Interno domestico a Tel Aviv. In linea con il cosiddetto cinema greco della crudeltà post-Lanthimos, Un certain regard presenta Loin de mon père (Lovely Girl) di Keren Yedaya, cineasta israeliana, habitué della Croisette, vincitrice della Camera d’or nel 2004 per Mon tresor, sua opera prima. Cinque anni dopo Jaffa, Loin de mon père si presenta come un’opera interlocutoria e nient’affatto convincente.

La cineasta non è certo nuova alle tematiche femministe colte nell’intreccio di relazioni familiari complesse nelle quali inevitabilmente si riflettono le contraddizioni della Naqba e dell’occupazione del territorio palestinese. Quindi sulla carta il nuovo film della regista sembrava vantare notevoli spunti d’interesse. Adattamento di un romanzo controverso, Far From His Absence dell’autore israeliano Shez e incentrato ossessivamente sulla problematica dell’incesto, il film resta invece sorprendentemente inerte nel corso dei suoi lunghissimi 95 minuti.

Moshé (interpretato con inquietante convizione da Tzahi Grad) vive in un piccolo appartamento con la figlia Tami (Maayan Turjeman) che soffre di disturbi alimentari, s’infligge spaventose overdose di snack al cioccolato e s’incide le braccia con un taglierino.

Tami, pur essendo chiaramente la vittima della relazione, a suo modo ama il padre-amante, se non altro come manifestazione di una disperata dichiarazione d’esistenza.

Lui, invece, mostruoso padre-padrone fallico, dispone del corpo della figlia a suo piacimento, sottoponendola a una serie continua di stupri rituali perpetrati attraverso l’alibi dell’amore. E ogni analogia con l’occupazione palestinese non è affatto casuale.

Messo in scena attraverso una sorta di muta e attonita oggettività, che in realtà denuncia probabilmente maggiore imbarazzo di quanto gli autori non vogliano ammettere, il film sembra oscillare indeciso fra la dimensione metaforica di film come il controverso Miss Violence (l’incesto è sempre, inevitabilmente, segno di qualcos’altro…) o la frontalità austriaca di matrice Seidl, resta in ultima analisi intrappolato in una dimensione completamente dominata dalla sceneggiatura.

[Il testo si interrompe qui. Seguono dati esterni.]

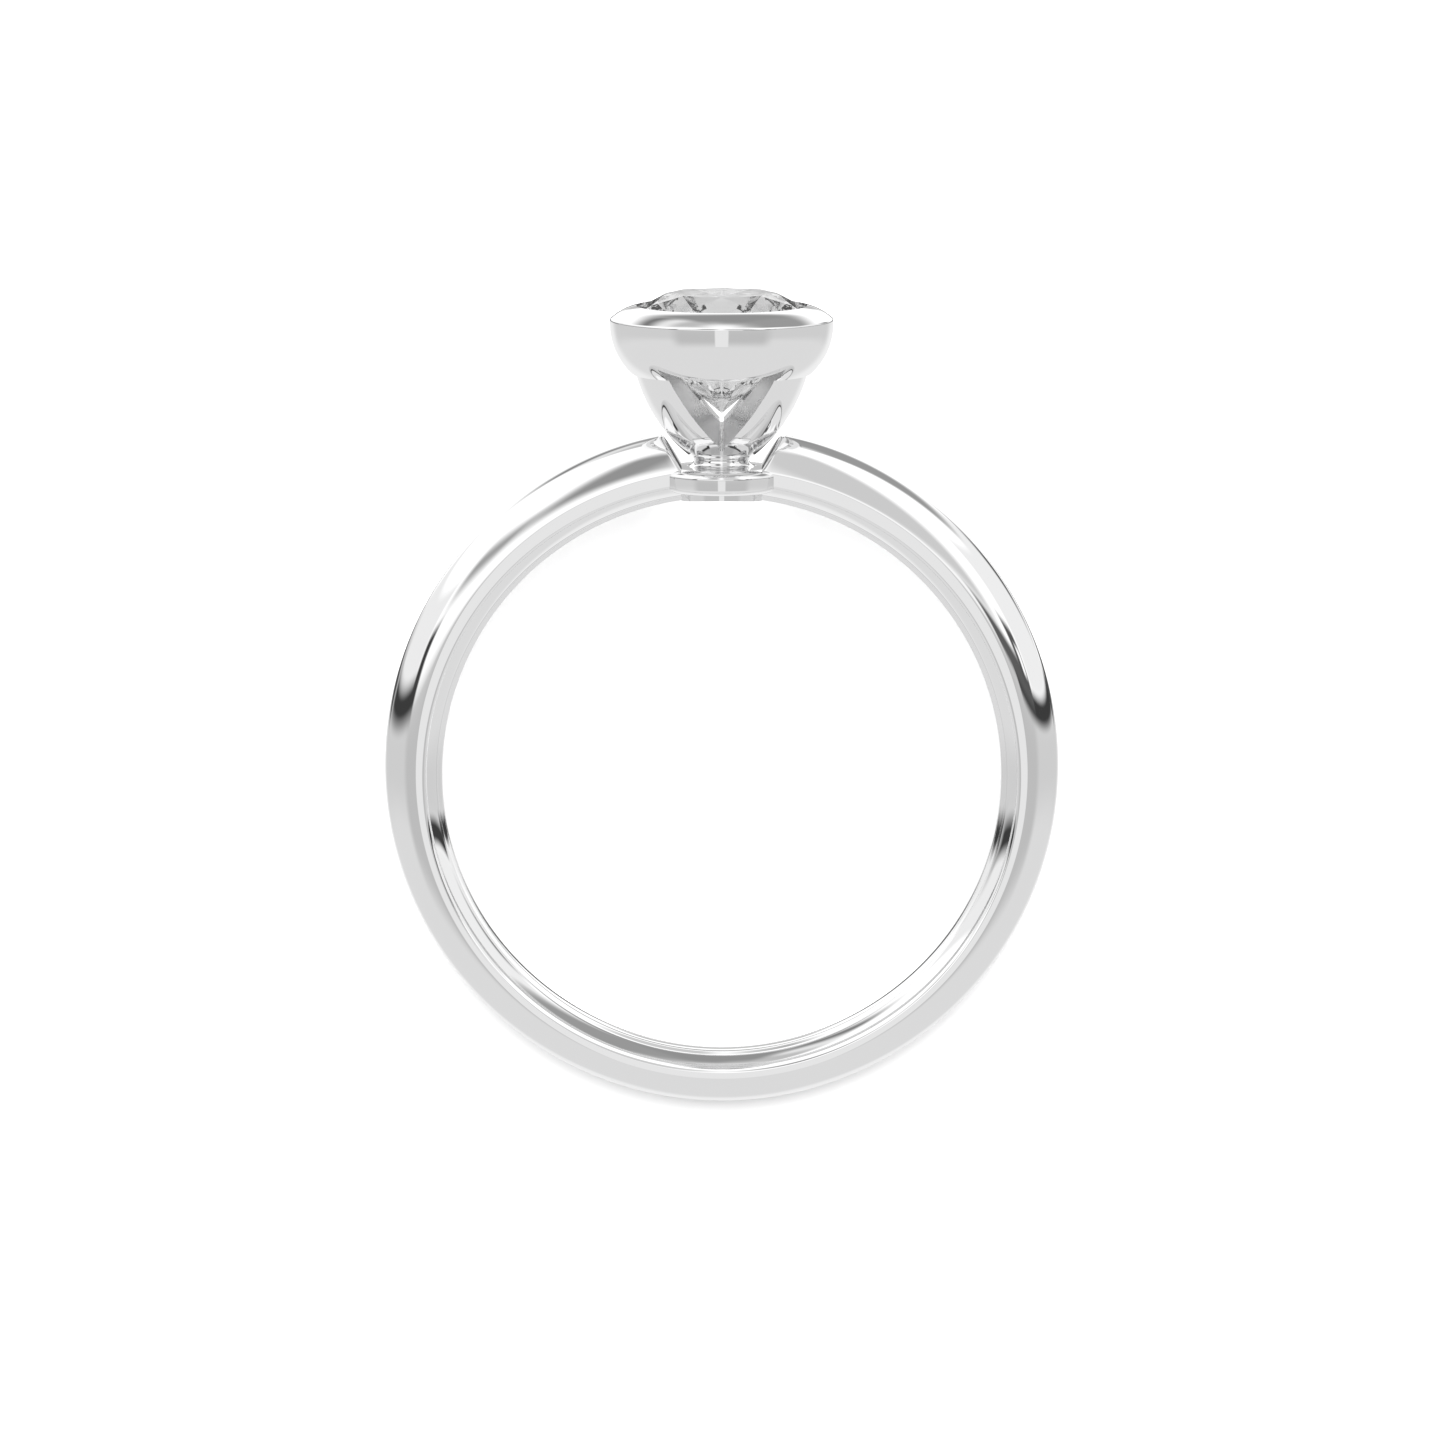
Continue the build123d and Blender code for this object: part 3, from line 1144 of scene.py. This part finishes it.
def main() -> None:
    """Builds the pieces in order."""
    logging.basicConfig(level=logging.INFO, format="%(name)s %(message)s")
    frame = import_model()
    ring = RingFrame.from_record(frame["record"])
    LOG.info("ring frame: centre %s, head %s, side %s", ring.centre, ring.head, ring.side)

    Studio().build(ring)
    metal = PolishedMetal().material()
    for maker in (Shank(), Collar(), Setting()):
        piece = maker.build(ring, metal)
        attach(piece, "root")
        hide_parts("ring_mount")
        piece.visible_shadow = isinstance(maker, Shank)  # the photograph has no shadow beside the head
        LOG.info("%s: %d faces", piece.name, len(piece.data.polygons))

    stone = frame["nodes"]["centre_stone"]
    stone.visible_shadow = False
    stone.data.materials.clear()
    stone.data.materials.append(CutDiamond().material())


if __name__ == "__main__":
    main()
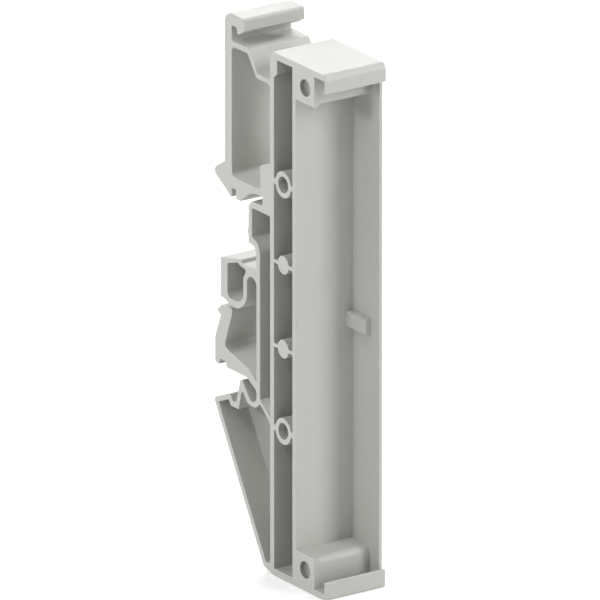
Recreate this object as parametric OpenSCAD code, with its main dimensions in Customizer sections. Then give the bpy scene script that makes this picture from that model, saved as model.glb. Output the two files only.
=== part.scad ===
// Side element of a modular electronics enclosure, moulded in one piece.
// Its frame closes one end of the enclosure and its spring foot snaps on a 35 mm top-hat rail.
// X points out from the rail, Y runs along the rail, Z across it.
// The origin is on the rail's face, midway between the rail's two edges, at the open side.

/* [Rail] */
// Width of the rail over its two flanges
rail_w = 35; // [34:0.1:36]
// Thickness of the rail's flange
rail_t = 1; // [0.8:0.05:1.3]
// Play of the flange in its notch
rail_play = 0.1; // [0.05:0.05:0.3]

/* [Frame] */
// Width of the element along the rail
element_w = 11.25; // [8:0.25:22.5]
// Height of the frame across the rail
frame_h = 85.9; // [84:0.1:90]
// Distance from the rail's face to the frame
frame_off = 9.35; // [8.8:0.05:10.5]
// Thickness of the back wall
back_wall = 1.1; // [0.9:0.05:1.4]
// Depth of the channel that holds the bosses
channel_d = 5; // [4.8:0.1:7]
// Thickness of the wall between the channel and the board recess
mid_wall = 1; // [0.8:0.05:1.4]
// Depth of the corner blocks
block_d = 5; // [4:0.1:8]
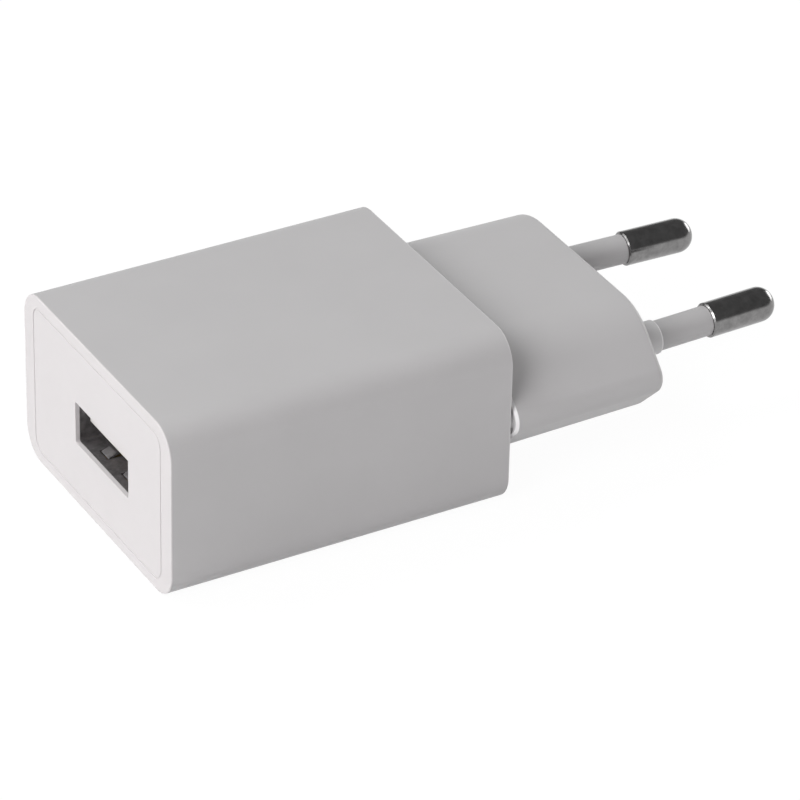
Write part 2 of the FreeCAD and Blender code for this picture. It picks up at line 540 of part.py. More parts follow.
def usb_insulator():
    tongue = block((X_TONGUE, X_BLOCK), (PORT_Y - TONGUE_WIDTH / 2, PORT_Y + TONGUE_WIDTH / 2),
                   (TONGUE_BOTTOM, TONGUE_TOP))
    front_edges = [edge for edge in tongue.Edges
                   if edge.BoundBox.XMax < X_TONGUE + 1e-6 and edge.BoundBox.YLength > TONGUE_WIDTH / 2]
    tongue = tongue.makeChamfer(CONTACT_THICKNESS / 2, front_edges)
    rear = bar(X_BLOCK, X_SHELL_END, PORT_WIDTH - 2 * PRESS_GAP, PORT_HEIGHT - 2 * PRESS_GAP,
               SHELL_CORNER - SHELL_WALL, PORT_Y, PORT_Z)
    foot_half = TONGUE_WIDTH / 2 - SHELL_GAP
    foot = block((X_BLOCK + SHELL_GAP, X_SHELL_END), (PORT_Y - foot_half, PORT_Y + foot_half),
                 (BOARD_TOP, PORT_Z))
    grooves = []
    for offset in CONTACT_OFFSETS:
        y = PORT_Y + offset
        half = CONTACT_WIDTH / 2 + CONTACT_GROOVE_SIDE
        grooves.append(block((X_TONGUE + 2 * CONTACT_THICKNESS, X_BLOCK), (y - half, y + half),
                             (TONGUE_BOTTOM, TONGUE_BOTTOM + CONTACT_GROOVE_DEPTH)))
        half = CONTACT_WIDTH / 2 + PRESS_GAP
        grooves.append(block((X_BLOCK, X_SHELL_END), (y - half, y + half),
                             (CONTACT_Z - CONTACT_THICKNESS / 2 - PRESS_GAP,
                              CONTACT_Z + CONTACT_THICKNESS / 2 + PRESS_GAP)))
    keep("usb_insulator", tongue.fuse([rear, foot]).cut(grooves).removeSplitter())


def usb_contact(number, offset):
    """A contact beam: from its root forward and down to the bump, then up into the groove."""
    bump_x = X_TONGUE + BUMP_SETBACK
    bump_z = TONGUE_BOTTOM - CONTACT_BUMP + CONTACT_THICKNESS / 2
    path = [(CONTACT_ROOT, CONTACT_Z), (bump_x + BUMP_FLAT, bump_z), (bump_x, bump_z),
            (X_TONGUE + CONTACT_TIP_SETBACK, CONTACT_Z)]
    keep(f"usb_contact_{number}",
         strip(path, CONTACT_THICKNESS, PORT_Y + offset, CONTACT_WIDTH, CONTACT_THICKNESS))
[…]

Come se il film stesso vivesse sul piano della forma l’illibertà concentrazionaria della protagonista, privata del suo desiderio e della sua sessualità. Inerte drammaticamente, deterministico politicamente, inficiato ulteriormente da un utilizzo segnaletico dello zoom (laddove le dimensioni ridotte del perimetro domestico avrebbero potuto suggerire altre soluzioni narrative meno sbrigative…), Loin de mon père è un film tristemente sbagliato oltre che la prima battuta d’arresto della carriera di Keren Yedaya.

Moshé, sorta di Fritzl israeliano, mostro che occulta la propria aberrazione in un mondo che sembra aver perso la capacità dell’orientamento umano e politico (cui fa da contraltare il una spenta Yaël Abecassis, alternativa politically correct al padre), resta personaggio piattamente enunciato e a nulla vale il siparietto durante il quale fa il verso al profeta Elia. Profondità e prospettiva non appartengono a Loin de mon père.